After the murder of an agronomy student in Moscow for questioning the ideas of the extremist revolutionary Sergey Nechaev, the Russian author posed the same dichotomy: the end does not justify the means and the revolution cannot lead to a new autocracy. Perhaps he anticipated certain moments that occurred after the October Revolution and so many other examples of universal history. That is why Camus pointed to the author as a true prophet and an anticipator of the totalitarian states of the twentieth century.

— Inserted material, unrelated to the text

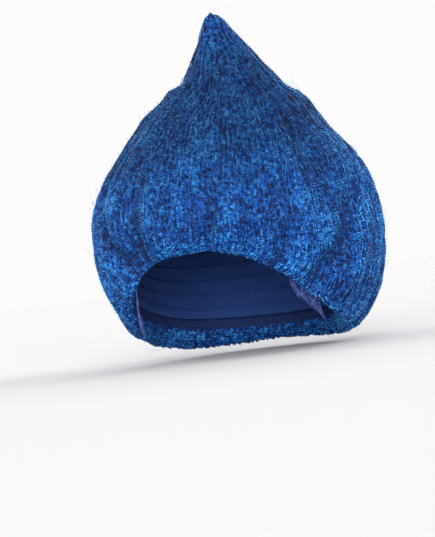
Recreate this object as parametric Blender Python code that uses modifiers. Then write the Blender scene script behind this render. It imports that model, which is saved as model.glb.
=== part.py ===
"""Troll wig: crimped hair swept up from a net cap into one point, as solids for each piece."""

import math

import bmesh
import bpy
from mathutils import Vector

# Driving dimensions, in metres. +Z is up and the front looks along -Y. Azimuths are in
# degrees from the front towards +X. The origin is the crown of the hollow inside the cap.
HOLLOW_WIDTH = 0.154
HOLLOW_LENGTH = 0.192
HOLLOW_CROWN = 0.085
CAP_WALL = 0.0015
EDGE_HEIGHT = 0.009
GAP = 0.0003
FRONT_RIM_DROP = 0.056
NAPE_RIM_DROP = 0.121
SIDE_FULLNESS = 0.0368
FRONT_FULLNESS = 0.011
BACK_FULLNESS = 0.039
WIDEST_DROP = 0.050
TIP_RISE = 0.129
TIP_RADIUS = 0.0012
FRONT_LEAVE_DROP = 0.026
BACK_LEAVE_DROP = 0.068
OVERHANG = 0.018
ROOT_SWEEP = 0.009
LOW_NECK = 0.060
HIGH_NECK = 0.086
SHOULDER_STEP = 0.0070
SHOULDER_FADE = 0.038
SHOULDER_EDGE = 0.004
FOLD_DEPTH = 0.0085
LAP_DEPTH = 0.0075
LAP_UNDERCUT = 2.4
RIDGE_RISE = 0.0020
TEMPLE_LENGTH = 0.032
TEMPLE_WIDTH = 0.025
TEMPLE_WALL = 0.0010
TEMPLE_LEAN = 0.10
TEMPLE_AZIMUTH = 63.0

# The hair's whole width and depth, and how far its middle lies behind the hollow's.
HAIR_WIDTH = HOLLOW_WIDTH + 2 * SIDE_FULLNESS
HAIR_DEPTH = HOLLOW_LENGTH + FRONT_FULLNESS + BACK_FULLNESS
HAIR_SET_BACK = (BACK_FULLNESS - FRONT_FULLNESS) / 2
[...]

With his second marriage, he had four children and, although only two of them reached adulthood, he managed to have some emotional stability with his last wife: Anna Dostoyevsky, who worked as a stenographer when the author wrote The Gambler to pay several of his debts. But pressure from creditors, his gambling addiction, and worsening epilepsy weakened the writer's fragile health. Aged 59, and due to his poorly treated illness, Fyodor Dostoevsky died at his home in St. Petersburg on February 9, 1881.
"Man can live without science, he can live without bread, but without beauty, he could not go on living, because there would be nothing else to do in the world. The whole secret is here, the whole story is here," said Dostoyevsky. And from his novel, The Idiot comes his famous phrase: "Beauty will save the world". But what is this beauty? It is a quote that is often confused with the ideal of Western and contemporary beauty. However, the Russian author refers to that beauty linked to simplicity and innocence, and to transmuted suffering as the only possible way of redemption, which manifests the divine in the human. And that transcendental change must take place in this world and one's flesh, and not in the afterlife as proposed by the Catholic religion.
Two hundred years after his birth, Fyodor Dostoevsky continues in the hearts of different generations of readers, thanks to the permanent and new editions that continue to reread and reinterpret his works. The enormous Dostoevsky influence, even today, contributes to continuing rethinking from different perspectives the brightest and darkest corners of human existence.